Since policing is widely thought to be incredibly dangerous, and those who wear the badge are seen to be making a profound personal sacrifice, it's not surprising that politicians defer to the police lobby. This deference, in turn, means that departments across the country have more opportunities to secure federal grants for ov​ertime and countless other perks.

The culture of police unaccountability and impunity is partly what fostered Wilson and Pantaleo's mindsets, and though that mindset doesn't always lead to death, it results in violent and unpleasant altercations far too often. A public employee who knew his job security was contingent on democratic review from the taxpayers he's supposed to be serving might not so readily pick fights. This also might make policing safer, as young men (of any race) are less likely to lash out at cops they don't perceive as assholes.

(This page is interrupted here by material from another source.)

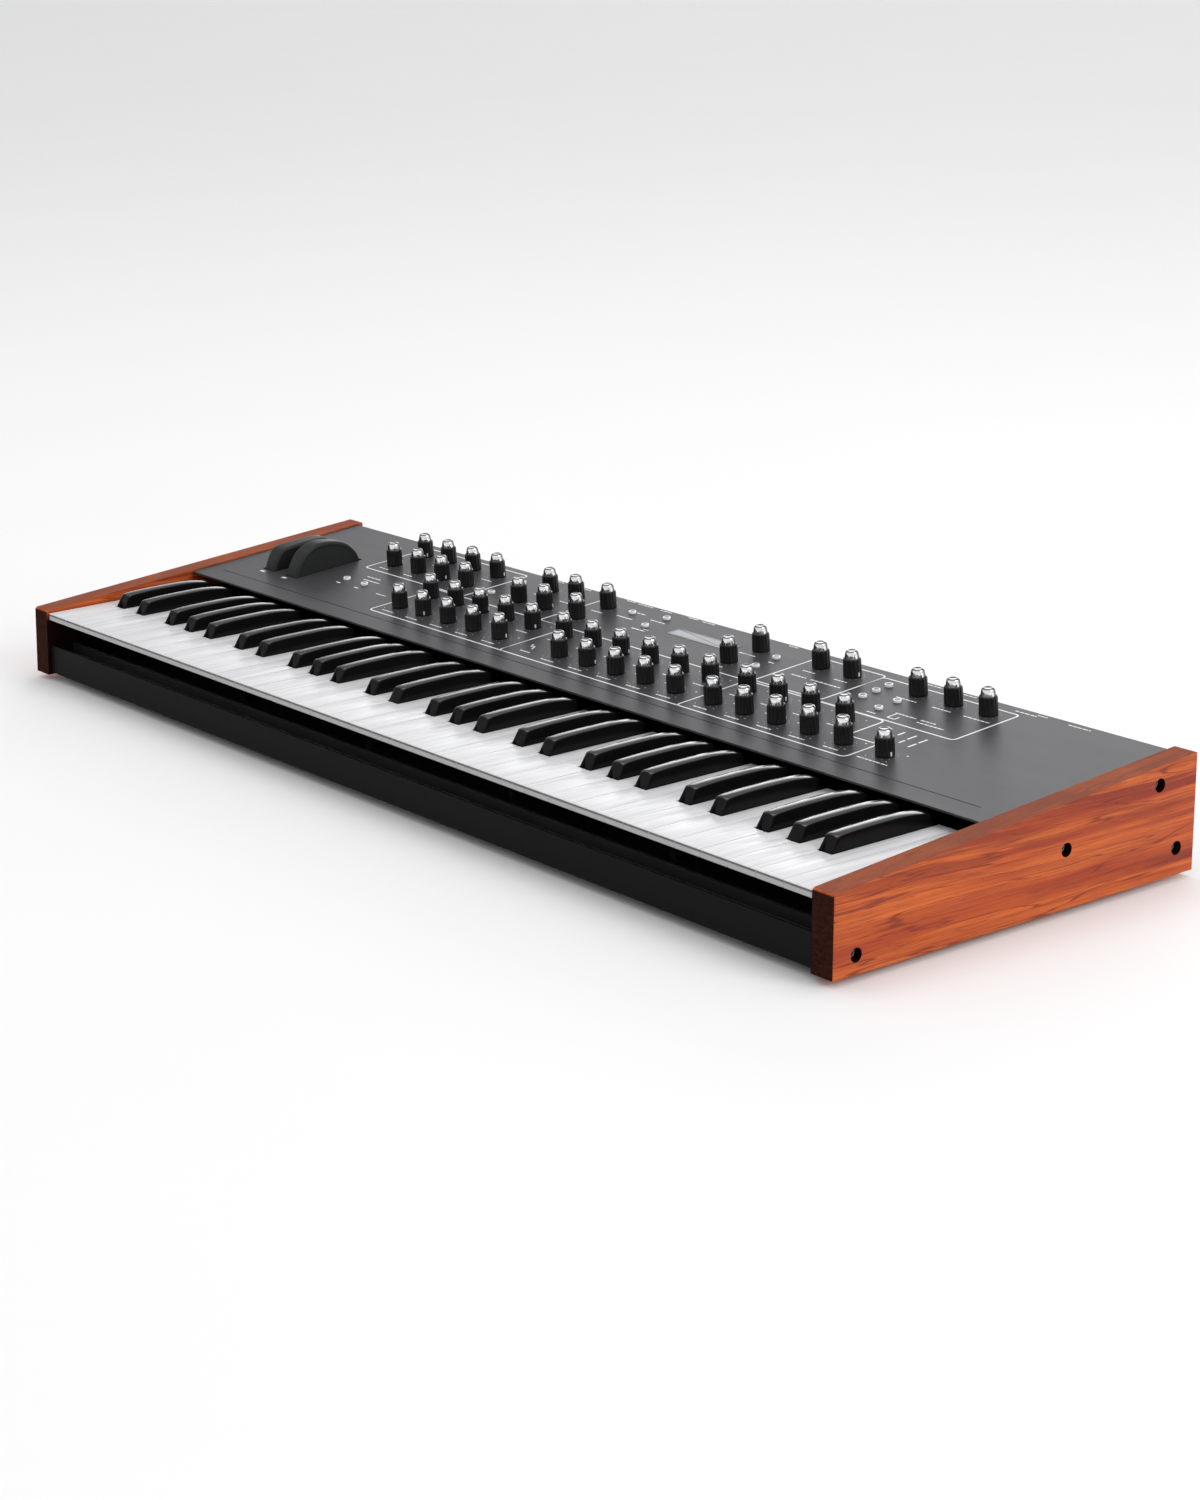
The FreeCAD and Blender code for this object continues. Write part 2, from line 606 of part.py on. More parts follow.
# white keys of an octave, with the sharps that cut into their left and right sides
WHITES = [("c", None, "c_sharp"), ("d", "c_sharp", "d_sharp"), ("e", "d_sharp", None),
          ("f", None, "f_sharp"), ("g", "f_sharp", "g_sharp"), ("a", "g_sharp", "a_sharp"),
          ("b", "a_sharp", None)]
NECK_CLEAR = DIM["black_wide"] / 2 + 1.0    # from a black key's centre to a white key's neck


def neck_span(index, left, right, gap=0.0):
    """Left and right sides of a white key's neck, from the left of the octave."""
    return (SHARPS[left] + NECK_CLEAR if left else index * KEY_PITCH + gap,
            SHARPS[right] - NECK_CLEAR if right else (index + 1) * KEY_PITCH - gap)


def key_stem(body, label, x, front, step, step_low, wide):
    """Bar back to the pivot rod, with a higher part behind the step, and its rod hole."""
    stem_bottom, stem_top, tail = 38, 48.6, "pivot_back+5"
    sketch = new_sketch(body, label + "_stem_side", "YZ_Plane", x)
    side_polygon(sketch, [(front, stem_bottom), (tail, stem_bottom), (tail, stem_top),
                          (step, stem_top), (step, step_low), (front, step_low)])
    stem = pad(body, sketch, wide, mid=True, name=label + "_stem")
    sketch = new_sketch(body, label + "_pivot", "YZ_Plane", x)
    circles(sketch, [(from_front("pivot_back"), above_base("pivot_high"))], "pivot_hole")
    return [stem, pocket(body, sketch, 40, mid=True, name=label + "_pivot_cut")]


def repeat_octaves(body, features, label):
    repeat_along_x(body, features, "key_pitch*7*%d" % (OCTAVES - 1), OCTAVES,
                   label + "_octaves")


def white_key(label, index, left, right, octave_left=KEYS_LEFT, repeat=True):
    """index: place in the octave; left and right: the sharps that cut into it, or None."""
    gap = DIM["white_gap"]
    x0 = octave_left + index * KEY_PITCH + gap
    x1 = octave_left + (index + 1) * KEY_PITCH - gap
    neck0, neck1 = [octave_left + x for x in neck_span(index, left, right, gap)]
    front, back = from_front("white_front"), from_front("white_back")
    head_back = from_front("white_front+head_deep")
    points = [(x0, front), (x1, front)]
    points += [(x1, head_back), (neck1, head_back), (neck1, back)] if right else [(x1, back)]
    points += [(neck0, back), (neck0, head_back), (x0, head_back)] if left else [(x0, back)]

    body = new_body(label, many=True)
    sketch = new_sketch(body, label + "_plan", "XY_Plane", above_base("white_top-white_lip"))
    polygon(sketch, points)
    plate = pad(body, sketch, "white_lip", name=label + "_top")
    top_z = frame_z(DIM["white_top"])
    soft = round_edges(body, "key_round", lambda edge: edge.BoundBox.ZLength < 0.01
                       and abs(edge.CenterOfMass.z - top_z) < 0.01
                       and edge.CenterOfMass.y < frame_y(DIM["white_back"]) - 1,
                       label + "_edge")
    stem = key_stem(body, label, (neck0 + neck1) / 2, front=34, step="white_back-2",
                    step_low="white_top-white_lip+0.6", wide="stem_wide")
    if repeat:
        repeat_octaves(body, [plate, soft] + stem, label)


# side outline of a black key: distance behind the front, height above the base
BLACK_OUTLINE = [
    ("black_front", 44), ("black_front", "white_top+0.6"),
    ("black_front+4.6", "white_top+black_rise-2.6"),
    ("black_front+7.5", "white_top+black_rise-1.9"),
    ("black_front+20", "white_top+black_rise-1.2"),
    ("black_front+38", "white_top+black_rise-0.4"),
    ("black_front+56", "white_top+black_rise"),
    ("black_back-16", "white_top+black_rise-0.7"),
    ("black_back-6", "white_top+black_rise-2.2"),
    ("black_back", "white_top+black_rise-4.2"),
    ("black_back+4", "white_top-2"), ("black_back+4", 44)]


def black_key(label, sharp):
    body = new_body(label, many=True)
    x = KEYS_LEFT + SHARPS[sharp]
    sketch = new_sketch(body, label + "_side", "YZ_Plane", x)
    side_polygon(sketch, BLACK_OUTLINE)
    block = pad(body, sketch, "black_wide", mid=True, name=label + "_block")
    # both sides taper from the level of the white keys up
    sketch = new_sketch(body, label + "_taper", "XZ_Plane", "-(black_back-depth_all/2)")
    half, half_top = DIM["black_wide"] / 2, DIM["black_top_wide"] / 2
    low, high = above_base("white_top"), above_base("white_top+black_rise+2")
    for side in (-1, 1):
        polygon(sketch, [(x + side * half, low), (x + side * (half + 2), low),
                         (x + side * (half + 2), high), (x + side * half_top, high)])
    taper = pocket(body, sketch, 400, mid=True, name=label + "_taper_cut")
    soft = round_edges(body, 1.1, lambda edge:
                       edge.CenterOfMass.z > frame_z(DIM["white_top"]) + 2.5
                       and edge.BoundBox.YLength > 0.5 and edge.BoundBox.XLength < 2.0
                       and edge.CenterOfMass.y > frame_y(DIM["black_front"]) + 0.2,
                       label + "_soft")
    stem = key_stem(body, label, x, front="black_front+6", step="black_back+2",
                    step_low=45, wide="stem_wide-0.6")
    repeat_octaves(body, [block, taper, soft] + stem, label)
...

Police officers are endowed with enormous discretionary authority, and often must make split-second decisions about how best to apply their state-sanctioned powers of deadly force. In those pivotal milliseconds, which can determine whether a person lives or dies, basic instinct reigns supreme. No amount of racial sensitivity training or "National Conversations" are going to change how an officer reacts in such scenarios.

What needs to change, then, is the incentives that lead cops to aggressively confront people who aren't committing a violent crime. Maybe if a different set of incentives were in place when Darren Wilson and Daniel Pantaleo embarked on their fatal exchanges, things might have turned out differently. What if their overriding mantras were something along the lines of "serve the community" instead of "get home from your shift alive"?

The only way to change this is through difficult, tedious governmental reform—not fancy speeches or racial sensitivity seminars—and the police lobby will ferociously oppose such efforts at every step. Maybe the American political system is just too calcified to allow for these reforms. If that's the case, we should prepare ourselves for many more Michael Browns and many more Eric Garners.